If the Bills were surprised, they attempted to present a united front.
"He's a great quarterback, and he's been waiting his turn for a long time," said wide receiver Eric Moulds. "He hasn't said anything to be a detriment to the team. He's just sat back and waited his turn."
Buffalo at Tennessee
Time, TV: 12:35 p.m., WJLA-7, WMAR-2.
Records: Bills 11-5, Titans 13-3. Line: Titans by 4A. This season: Did not play.
These teams combined for 24 wins, the most ever for two wild-card contestants. Buffalo Coach Wade Phillips stunned his team with the decision to start Rob Johnson at quarterback instead of Doug Flutie, whose mobility and creativity may be missed. The gambling Titans defense that led the NFL with 24 fumble recoveries and ranked third with 54 sacks, including an NFL-rookie record 14 by DE Jevon Kearse. No defense was better statistically than the Bills, however, who allowed an NFL-low 252.8 yards per game and now face a Titans offense that topped 40 points in each of its last two games. Tennessee QB Steve McNair finally found his rhythm in those games, throwing six touchdowns in his last five quarters after six straight games without a touchdown pass.

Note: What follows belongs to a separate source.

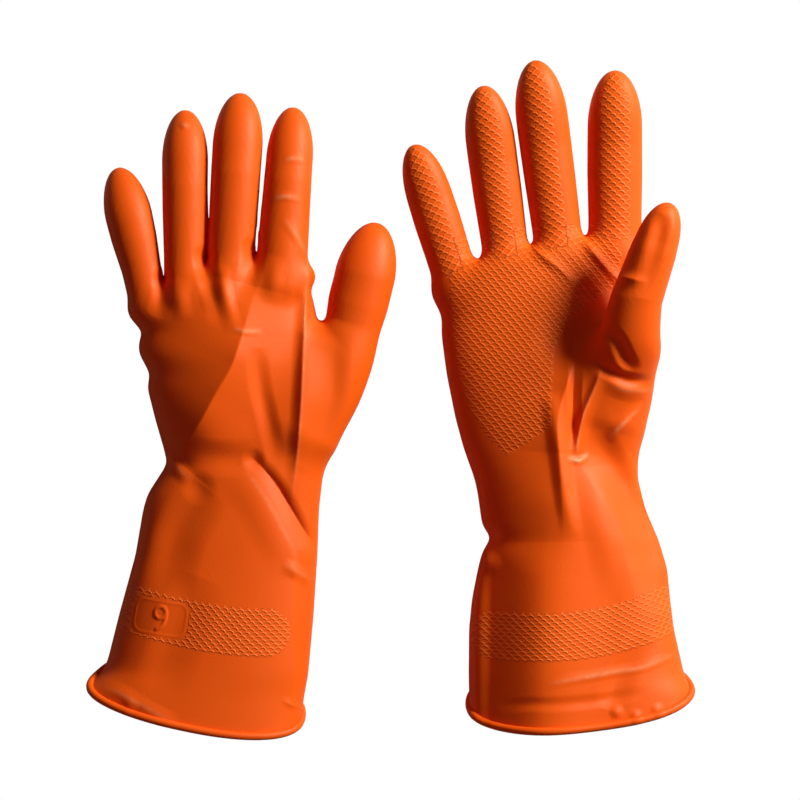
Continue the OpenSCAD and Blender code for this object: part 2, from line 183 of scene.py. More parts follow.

The Titans carry a four-game winning streak into the playoffs, best among playoff teams, and are 8-0 at noisy Adelphia Coliseum this season.
Buffalo at Tennessee, today, 12:35 p.m., WJLA-7, WMAR-2.
Miami at Seattle, Sunday, 4:05, WUSA-9, WJZ-13.
Buffalo, Miami or Tennessee at Jacksonville, Jan. 15, 12:35, WUSA-9, WJZ-13.
Buffalo, Seattle or Tennessee at Indianapolis, Jan. 16, 4:05, WUSA-9, WJZ-13.
AFC championship game, Jan. 23, Time TBA, WUSA-9, WJZ-13.
Detroit at Washington, today, 4:05 p.m., WJLA-7, WMAR-2.
Dallas at Minnesota, Sunday, 12:35, WTTG-5, WBFF-45.
Dallas, Minnesota or Washington at Tampa Bay, Jan. 15, 4:15, WTTG-5, WBFF-45.
Dallas, Detroit or Minnesota at St. Louis, Jan. 16, 12:35, WTTG-5, WBFF-45.
NFC championship game, Jan. 23, Time TBA, WTTG-5, WBFF-45.
Super Bowl in Atlanta, Jan. 30, 6:18 kickoff, WJLA-7, WMAR-2.